Many people were arrested at random in sweeps, on the basis of denunciations or because they were related to, were friends with or knew people already arrested. Engineers, peasants, railway and other types of workers were arrested during the "Kulak Operation" based on the fact that they worked for (or near) strategic sites and factories where work accidents had occurred due to "frantic rhythms and plans". During this period, the NKVD reopened these cases and relabeled them as "sabotage" or "wrecking."
The Orthodox clergy, including active parishioners, was nearly annihilated; eighty-five percent of the 35,000 clergy members were arrested. Also particularly vulnerable to repression were the "special settlers" (spetzpereselentsy), who were under permanent police surveillance and were a large pool of potential "enemies". At least 100,000 of them were arrested during the Great Purge.
Common criminals, such as thieves and "violators of the passport regime", were also dealt with summarily. In Moscow, nearly one third of the 20,765 people executed on the Butovo firing range were charged with a non-political criminal offence.
To carry out the mass arrests, the 25,000 officers of the NKVD were supplemented with police units and Komsomol (Young Communist League) and civilian Communist Party members. To meet quotas, the police rounded up people in markets and train stations to arrest "social outcasts". Local NKVD units, to meet "casework minimums" and force confessions from arrestees, worked long shifts during which they interrogated, tortured and beat prisoners. In many cases, those arrested were forced to sign blank pages which were later filled in with a fabricated confession by interrogators.
After the interrogations, the files were submitted to NKVD troikas which pronounced verdicts without those accused. A troika went through several hundred cases during a half-day-long session, delivering a death sentence or a sentence to the Gulag labor camps. Death sentences were immediately enforceable. Executions were carried out at night in prisons or in secluded areas run by the NKVD on the outskirts of major cities. The "Kulak Operation" was the largest single campaign of repression in 1937–38, with 669,929 people arrested and 376,202 executed (over half the total of known executions).

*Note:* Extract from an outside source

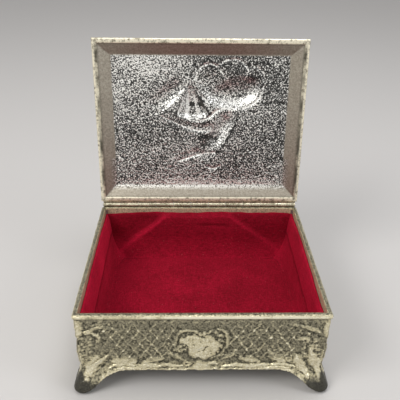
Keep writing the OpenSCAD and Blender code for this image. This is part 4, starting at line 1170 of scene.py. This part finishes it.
def back_folds(x, z, v, half, fill, plump, seed):
    """The back velvet's standing middle between two slanting folds. Gives its depth, its nap of painted light
    and shade, and top edge.
    """
    seen = -x                                                   # as it is seen from the front
    foot = half - card_front(CARD_LOW) - VELVET_T - FOOT_ROLL + 1.5
    fall = unit((1 - v) / 0.86)
    left = -0.42 * half - fall * (foot - 0.42 * half)
    right = 0.37 * half + fall * (foot - 0.37 * half)
    soft = 4.0 + 5 * fall
    ramp = unit(np.minimum((seen - left) / soft, (right - seen) / soft))
    stand = ramp**2 * (3 - 2 * ramp)
    ridge = bell(seen - left - 3.4, 2.2) + 0.6 * bell(right - seen - 3.2, 1.5)
    crease = bell(z - 40.8 + 0.03 * seen, 0.8) * unit((seen + 6) / 9) * unit((23 - seen) / 9)
    high = unit((46.6 - z) / 1.5)
    rise = 0.30 + 0.70 * unit((z - FLOOR_Z) / 15)
    depth = plump * (0.35 + 0.65 * (1 - stand))
    forward = 2.9 * stand * (1 - 0.5 * v) + 0.8 * ridge * (1 - 0.3 * v) - 0.5 * crease * stand
    depth = depth + high * rise * forward
    # nap: painted highlights on the fold ridges, painted shade in the crease and the corner pockets, lighter
    # at the cove
    nap = 0.06 + (0.55 * ridge - 0.18 * (1 - stand) * v - 0.4 * crease * stand) * high
    nap = nap + 0.2 * (1 - stand) * fill
    return depth, nap, unit((seen + half) / 26) * (1.2 + 0.4 * wave(x, 0 * x, seed + 6, 7.0))


def side_roll(x, z, way, half, fill, plump, seed):
    """A side or front velvet with a shallow groove along its middle. Gives its depth, its nap of painted
    sheen and shade, and top edge.
    """
    slant = way * x / half                                      # -1 in front, 1 at the back
    middle = 32.6 + 1.9 * slant + 0.5 * wave(x, 0 * x, seed + 3, 9.0)
    groove = bell(z - middle, 1.0)
    upper = unit((z - middle - 0.3) / 1.6)
    lower = 0.25 * unit((z - FLOOR_Z - 1) / 4) + 0.3 * fill
    # nap: painted sheen on the upper band, painted shade in the groove and darker towards the foot as painted
    # shade
    nap = upper * (0.56 - 0.10 * way + 0.3 * wave(x, z, seed + 5, 6.0)) + (1 - upper) * lower - 0.55 * groove
    edge = 1.3 * unit(1 - ((slant - 0.15) / 0.7) ** 2) + 0.35 * wave(x, 0 * x, seed + 6, 7.0)
    return plump - 0.6 * groove, nap, edge


def wall_velvet(node, half, reach, turn, material, folded=False, seed=1):
    """Velvet over one leaning card, rolled at its top and foot. folded gives it the back one's folds."""
    front, back = velvet_section()
    u = np.linspace(-1, 1, 171)[None, :]
    way = round(math.sin(turn))
    inset, z = (front[:, k][:, None] + 0 * u for k in (0, 1))
    ends = np.abs(u) if folded else unit(u * way)                   # 1 in the box's back corners
    share = 1.0 if folded else np.exp(-(1 - ends) * half / 9) * (ends > 0)
    fill = share * unit(1 - (z - FLOOR_Z) / 16) ** 2                # a cove towards the floor
    inset = inset + 4.2 * fill
    x = (half - inset) * u
    v = unit((z - FLOOR_Z) / (LINING_TOP - FLOOR_Z))
    calm = unit((1 - np.abs(u)) * half / 6)                         # nothing differs where two walls meet
    plump = 0.28 * wave(x, z, seed, 4.0) + 0.12 * wave(x, z, seed + 9, 1.5)
    plump = plump * unit((46.4 - z) / 2) * np.clip((z - FLOOR_Z) / 3, 0.1, 1)
    z = z + unit((z - 44) / 2) * calm * 0.55 * wave(u * half, 0 * u, seed + 40, 2.2)
    if folded:
        plump, nap, edge = back_folds(x, z, v, half, fill, plump, seed)
    else:
        plump, nap, edge = side_roll(x, z, way, half, fill, plump, seed)
    inset = inset + plump * calm
    lift = np.clip(edge, -0.1, 2.4) * calm * unit((np.linspace(0, 1, len(front))[:, None] - 0.70) / 0.12)
    depth, under_z = (back[:, k][:, None] + 0 * u for k in (0, 1))
    over = np.stack([x, -reach + inset, z + lift], -1)
    under = np.stack([(half - depth) * u, -reach + depth, under_z + 0.85 * lift], -1)
    cos, sin = round(math.cos(turn)), round(math.sin(turn))
    spin = np.array([[cos, -sin, 0], [sin, cos, 0], [0, 0, 1]])
    shift = np.array([0, MID_Y, 0])
    piece = skin_mesh(node + "_cloth", (over @ spin.T + shift)[:, ::-1], (under @ spin.T + shift)[:, ::-1],
                      {"brushed": nap[:, ::-1]})
    piece.data.materials.append(material)
    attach(piece, "box")
    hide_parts(node)
    return piece


def pad_grid(node, columns, rows):
    """A CAD node's corners, a grid over its plan, and the same grid's places as shares of 1."""
    low, high = corners_mm(node)
    x, y = np.meshgrid(np.linspace(low[0], high[0], columns), np.linspace(low[1], high[1], rows))
    return low, high, x, y, (x - low[0]) / (high[0] - low[0]), (y - low[1]) / (high[1] - low[1])


def floor_velvet(material):
    """The padded floor: a low crown, slow waves, a dimple, and edges tucked under the wall velvet."""
    low, high, x, y, u, v = pad_grid("floor_velvet", 230, 180)
    crown = np.sqrt(unit(np.sin(math.pi * u) * np.sin(math.pi * v)))
    dimple = spot(x + 1, y - low[1] - 5.0, 3.0, 2.4)
    swell = 0.75 + 0.30 * wave(x, y, 3, 9.0) + 0.12 * wave(x, y, 5, 3.0)
    top = FLOOR_Z - 0.35 + swell * crown - 1.3 * dimple
    # nap: painted shade in the dimple, lighter towards the front edge, and slow uneven tone
    nap = 0.02 - 0.9 * dimple + 0.25 * unit(1 - (y - low[1]) / 10) + 0.12 * wave(x, y, 15, 14.0)
    piece = skin_mesh("floor_velvet_cloth", np.stack([x, y, top], -1), np.stack([x, y, 0 * x + low[2]], -1),
                      {"brushed": nap})
    piece.data.materials.append(material)
    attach(piece, "box")
    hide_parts("floor_velvet")


def wadding(material):
    """The thin crowned pad under the floor velvet."""
    low, high, x, y, u, v = pad_grid("floor_wadding", 60, 46)
    edge = unit(np.minimum(np.minimum(u, 1 - u) * 40, np.minimum(v, 1 - v) * 30))
    top = low[2] + (high[2] - low[2]) * (0.55 + 0.40 * np.sqrt(edge)) - 0.1 * np.abs(wave(x, y, 8, 3.0))
    piece = skin_mesh("floor_wadding_pad", np.stack([x, y, top], -1), np.stack([x, y, 0 * x + low[2]], -1))
    piece.data.materials.append(material)
    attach(piece, "box")
    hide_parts("floor_wadding")


# ---- Making it all -----------------------------------------------------------------------

def dress(node, material):
    """Gives a CAD node that is shown as it is a better material."""
    mesh = nodes[node].data
    mesh.materials.clear()
    mesh.materials.append(material)


make_camera()
make_world()
make_stage()

plate = aged_plate()
front_relief = wall_relief(HALF_W)
side_relief = wall_relief(HALF_D)
wall_piece("front_panel", HALF_W, HALF_D, 0, front_relief, plate)
wall_piece("back_panel", HALF_W, HALF_D, math.pi, front_relief, plate)
wall_piece("left_panel", HALF_D, HALF_W, -math.pi / 2, side_relief, plate)
wall_piece("right_panel", HALF_D, HALF_W, math.pi / 2, side_relief, plate)
lid_mesh(lid_inside(), plate)

red = velvet()
floor_velvet(red)
wadding(cotton_wadding())
wall_velvet("front_velvet", INNER_W, INNER_D, 0, red, seed=61)
wall_velvet("back_velvet", INNER_W, INNER_D, math.pi, red, folded=True, seed=62)
wall_velvet("left_velvet", INNER_D, INNER_W, -math.pi / 2, red, seed=63)
wall_velvet("right_velvet", INNER_D, INNER_W, math.pi / 2, red, seed=64)

hinge_metal = plain_metal("hinge_metal", (0.70, 0.65, 0.49), (0.20, 0.18, 0.12), 0.38)
dress("hinge_leaf_box", hinge_metal)
dress("hinge_leaf_lid", hinge_metal)
dress("hinge_pin", plain_metal("pin_steel", (0.75, 0.74, 0.70), (0.35, 0.33, 0.29), 0.30))
dress("bottom_plate", plain_metal("sheet_steel", (0.34, 0.32, 0.26), (0.12, 0.11, 0.085), 0.5))
dress("corner_solder", plain_metal("solder", (0.40, 0.39, 0.36), (0.20, 0.19, 0.17), 0.5))
card = fibre_board()
for name in ("floor_card", "front_card", "back_card", "left_card", "right_card"):
    dress(name, card)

Campaigns targeting nationalities
On Yezhov's order, a series of mass operations of the NKVD was carried out from 1937 through 1938 targeting nationalities in the Soviet Union. The Polish Operation of the NKVD was the largest of this kind, with the largest number of victims: 143,810 arrests and 111,091 executions. Timothy Snyder estimates that at least eighty-five thousand were ethnic Poles. The remainder were "suspected" of being Polish.

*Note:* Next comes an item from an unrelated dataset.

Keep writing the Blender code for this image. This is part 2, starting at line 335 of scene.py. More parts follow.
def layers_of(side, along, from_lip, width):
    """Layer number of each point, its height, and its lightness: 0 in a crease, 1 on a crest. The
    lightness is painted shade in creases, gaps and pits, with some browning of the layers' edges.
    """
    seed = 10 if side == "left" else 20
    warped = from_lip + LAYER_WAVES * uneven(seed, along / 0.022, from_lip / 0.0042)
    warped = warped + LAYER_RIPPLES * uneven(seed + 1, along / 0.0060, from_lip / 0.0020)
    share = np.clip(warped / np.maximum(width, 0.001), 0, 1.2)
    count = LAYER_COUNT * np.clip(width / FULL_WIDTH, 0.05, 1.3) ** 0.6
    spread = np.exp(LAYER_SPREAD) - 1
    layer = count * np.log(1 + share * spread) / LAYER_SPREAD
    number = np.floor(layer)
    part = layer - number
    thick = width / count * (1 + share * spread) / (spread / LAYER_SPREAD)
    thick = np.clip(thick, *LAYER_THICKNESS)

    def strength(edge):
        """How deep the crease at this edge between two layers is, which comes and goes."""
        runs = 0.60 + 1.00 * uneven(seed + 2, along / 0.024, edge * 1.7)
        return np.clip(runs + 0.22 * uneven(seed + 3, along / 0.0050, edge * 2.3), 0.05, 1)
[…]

Poles were 12.5 percent of those killed during the Great Purge, although they were 0.4 percent of the population. Overall, national minorities targeted in the campaigns were 36 percent of the victims of the Great Purge, but were 1.6 percent of the Soviet population. Seventy-four percent of ethnic minorities arrested during the Great Purge were executed; those sentenced during the Kulak Operation had a 50-percent chance of being executed, although this may have been due to lack of space in the Gulag camps late in the purge.